#### [Supplied material]
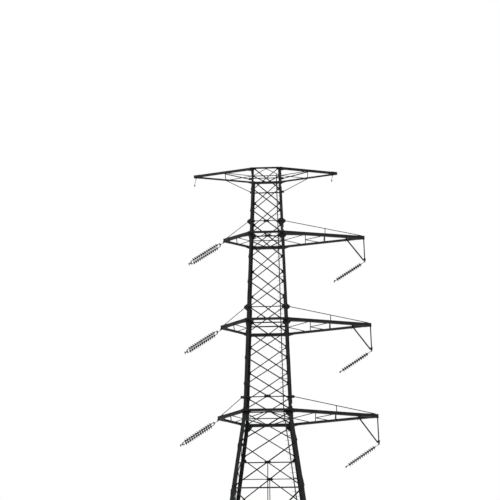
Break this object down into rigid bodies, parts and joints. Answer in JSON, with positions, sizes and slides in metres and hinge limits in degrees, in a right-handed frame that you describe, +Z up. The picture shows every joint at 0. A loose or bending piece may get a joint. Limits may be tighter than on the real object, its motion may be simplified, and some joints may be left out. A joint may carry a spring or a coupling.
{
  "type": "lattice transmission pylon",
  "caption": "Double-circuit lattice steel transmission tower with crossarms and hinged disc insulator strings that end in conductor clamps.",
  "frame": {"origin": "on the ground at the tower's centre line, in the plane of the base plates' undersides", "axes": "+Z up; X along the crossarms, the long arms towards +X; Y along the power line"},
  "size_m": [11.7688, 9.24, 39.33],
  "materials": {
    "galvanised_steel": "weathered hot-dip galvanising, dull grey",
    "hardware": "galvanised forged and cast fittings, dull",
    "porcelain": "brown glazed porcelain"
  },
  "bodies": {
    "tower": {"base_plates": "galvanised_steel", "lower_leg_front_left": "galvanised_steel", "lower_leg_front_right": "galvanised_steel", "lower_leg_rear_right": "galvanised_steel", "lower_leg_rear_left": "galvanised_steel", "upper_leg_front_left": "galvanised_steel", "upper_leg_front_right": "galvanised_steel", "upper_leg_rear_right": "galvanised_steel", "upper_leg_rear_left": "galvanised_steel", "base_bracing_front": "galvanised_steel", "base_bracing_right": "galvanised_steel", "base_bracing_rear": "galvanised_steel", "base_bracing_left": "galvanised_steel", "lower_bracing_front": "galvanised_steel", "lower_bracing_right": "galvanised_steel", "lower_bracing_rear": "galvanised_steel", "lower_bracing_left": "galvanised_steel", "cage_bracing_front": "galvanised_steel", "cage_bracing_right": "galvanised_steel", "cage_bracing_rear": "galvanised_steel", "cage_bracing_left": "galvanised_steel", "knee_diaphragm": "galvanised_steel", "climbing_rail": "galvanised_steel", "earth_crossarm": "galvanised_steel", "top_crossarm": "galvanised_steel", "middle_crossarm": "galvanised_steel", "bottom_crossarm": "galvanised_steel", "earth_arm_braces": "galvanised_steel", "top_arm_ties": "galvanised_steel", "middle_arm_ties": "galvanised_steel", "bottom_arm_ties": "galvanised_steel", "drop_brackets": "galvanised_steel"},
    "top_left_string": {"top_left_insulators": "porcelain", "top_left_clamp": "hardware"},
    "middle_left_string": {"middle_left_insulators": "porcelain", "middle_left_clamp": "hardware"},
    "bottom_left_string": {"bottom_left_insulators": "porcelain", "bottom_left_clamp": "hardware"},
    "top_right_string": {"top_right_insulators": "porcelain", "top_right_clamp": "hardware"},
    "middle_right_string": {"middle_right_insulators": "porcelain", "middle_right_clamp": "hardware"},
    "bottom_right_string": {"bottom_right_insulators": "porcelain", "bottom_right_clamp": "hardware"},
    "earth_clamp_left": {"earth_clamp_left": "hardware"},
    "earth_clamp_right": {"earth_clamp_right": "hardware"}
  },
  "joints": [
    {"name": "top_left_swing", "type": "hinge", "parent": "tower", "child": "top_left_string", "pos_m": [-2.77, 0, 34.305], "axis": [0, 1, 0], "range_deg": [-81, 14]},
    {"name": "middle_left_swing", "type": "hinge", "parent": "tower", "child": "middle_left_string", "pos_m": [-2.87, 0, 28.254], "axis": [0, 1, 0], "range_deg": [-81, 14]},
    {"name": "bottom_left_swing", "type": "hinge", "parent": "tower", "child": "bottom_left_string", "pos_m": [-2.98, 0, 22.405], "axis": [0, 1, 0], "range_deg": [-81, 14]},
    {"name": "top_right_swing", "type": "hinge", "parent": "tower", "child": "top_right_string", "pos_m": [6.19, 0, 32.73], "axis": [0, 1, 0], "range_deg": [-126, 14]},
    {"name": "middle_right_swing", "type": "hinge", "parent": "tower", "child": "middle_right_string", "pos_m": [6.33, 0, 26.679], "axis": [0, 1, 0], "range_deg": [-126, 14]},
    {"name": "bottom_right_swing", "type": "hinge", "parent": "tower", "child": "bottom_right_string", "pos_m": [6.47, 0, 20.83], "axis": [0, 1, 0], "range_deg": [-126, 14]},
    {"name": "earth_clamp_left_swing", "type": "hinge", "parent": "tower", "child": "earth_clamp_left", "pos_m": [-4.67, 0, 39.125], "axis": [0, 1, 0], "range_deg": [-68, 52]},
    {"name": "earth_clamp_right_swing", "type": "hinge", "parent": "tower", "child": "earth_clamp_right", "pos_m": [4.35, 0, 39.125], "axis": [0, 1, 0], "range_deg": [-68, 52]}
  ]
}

#### [Short exercise]
Return every line exactly.

#### [Reply to the exercise]
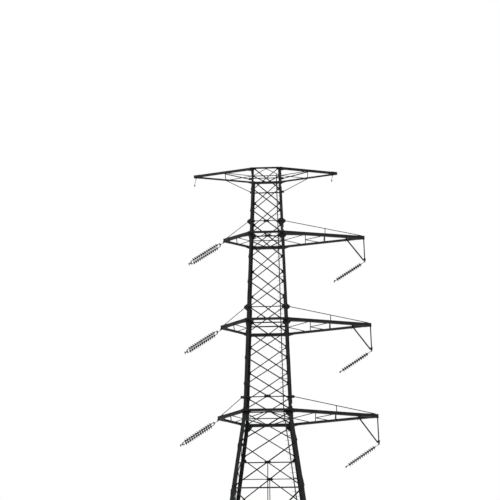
Break this object down into rigid bodies, parts and joints. Answer in JSON, with positions, sizes and slides in metres and hinge limits in degrees, in a right-handed frame that you describe, +Z up. The picture shows every joint at 0. A loose or bending piece may get a joint. Limits may be tighter than on the real object, its motion may be simplified, and some joints may be left out. A joint may carry a spring or a coupling.
{
  "type": "lattice transmission pylon",
  "caption": "Double-circuit lattice steel transmission tower with crossarms and hinged disc insulator strings that end in conductor clamps.",
  "frame": {"origin": "on the ground at the tower's centre line, in the plane of the base plates' undersides", "axes": "+Z up; X along the crossarms, the long arms towards +X; Y along the power line"},
  "size_m": [11.7688, 9.24, 39.33],
  "materials": {
    "galvanised_steel": "weathered hot-dip galvanising, dull grey",
    "hardware": "galvanised forged and cast fittings, dull",
    "porcelain": "brown glazed porcelain"
  },
  "bodies": {
    "tower": {"base_plates": "galvanised_steel", "lower_leg_front_left": "galvanised_steel", "lower_leg_front_right": "galvanised_steel", "lower_leg_rear_right": "galvanised_steel", "lower_leg_rear_left": "galvanised_steel", "upper_leg_front_left": "galvanised_steel", "upper_leg_front_right": "galvanised_steel", "upper_leg_rear_right": "galvanised_steel", "upper_leg_rear_left": "galvanised_steel", "base_bracing_front": "galvanised_steel", "base_bracing_right": "galvanised_steel", "base_bracing_rear": "galvanised_steel", "base_bracing_left": "galvanised_steel", "lower_bracing_front": "galvanised_steel", "lower_bracing_right": "galvanised_steel", "lower_bracing_rear": "galvanised_steel", "lower_bracing_left": "galvanised_steel", "cage_bracing_front": "galvanised_steel", "cage_bracing_right": "galvanised_steel", "cage_bracing_rear": "galvanised_steel", "cage_bracing_left": "galvanised_steel", "knee_diaphragm": "galvanised_steel", "climbing_rail": "galvanised_steel", "earth_crossarm": "galvanised_steel", "top_crossarm": "galvanised_steel", "middle_crossarm": "galvanised_steel", "bottom_crossarm": "galvanised_steel", "earth_arm_braces": "galvanised_steel", "top_arm_ties": "galvanised_steel", "middle_arm_ties": "galvanised_steel", "bottom_arm_ties": "galvanised_steel", "drop_brackets": "galvanised_steel"},
    "top_left_string": {"top_left_insulators": "porcelain", "top_left_clamp": "hardware"},
    "middle_left_string": {"middle_left_insulators": "porcelain", "middle_left_clamp": "hardware"},
    "bottom_left_string": {"bottom_left_insulators": "porcelain", "bottom_left_clamp": "hardware"},
    "top_right_string": {"top_right_insulators": "porcelain", "top_right_clamp": "hardware"},
    "middle_right_string": {"middle_right_insulators": "porcelain", "middle_right_clamp": "hardware"},
    "bottom_right_string": {"bottom_right_insulators": "porcelain", "bottom_right_clamp": "hardware"},
    "earth_clamp_left": {"earth_clamp_left": "hardware"},
    "earth_clamp_right": {"earth_clamp_right": "hardware"}
  },
  "joints": [
    {"name": "top_left_swing", "type": "hinge", "parent": "tower", "child": "top_left_string", "pos_m": [-2.77, 0, 34.305], "axis": [0, 1, 0], "range_deg": [-81, 14]},
    {"name": "middle_left_swing", "type": "hinge", "parent": "tower", "child": "middle_left_string", "pos_m": [-2.87, 0, 28.254], "axis": [0, 1, 0], "range_deg": [-81, 14]},
    {"name": "bottom_left_swing", "type": "hinge", "parent": "tower", "child": "bottom_left_string", "pos_m": [-2.98, 0, 22.405], "axis": [0, 1, 0], "range_deg": [-81, 14]},
    {"name": "top_right_swing", "type": "hinge", "parent": "tower", "child": "top_right_string", "pos_m": [6.19, 0, 32.73], "axis": [0, 1, 0], "range_deg": [-126, 14]},
    {"name": "middle_right_swing", "type": "hinge", "parent": "tower", "child": "middle_right_string", "pos_m": [6.33, 0, 26.679], "axis": [0, 1, 0], "range_deg": [-126, 14]},
    {"name": "bottom_right_swing", "type": "hinge", "parent": "tower", "child": "bottom_right_string", "pos_m": [6.47, 0, 20.83], "axis": [0, 1, 0], "range_deg": [-126, 14]},
    {"name": "earth_clamp_left_swing", "type": "hinge", "parent": "tower", "child": "earth_clamp_left", "pos_m": [-4.67, 0, 39.125], "axis": [0, 1, 0], "range_deg": [-68, 52]},
    {"name": "earth_clamp_right_swing", "type": "hinge", "parent": "tower", "child": "earth_clamp_right", "pos_m": [4.35, 0, 39.125], "axis": [0, 1, 0], "range_deg": [-68, 52]}
  ]
}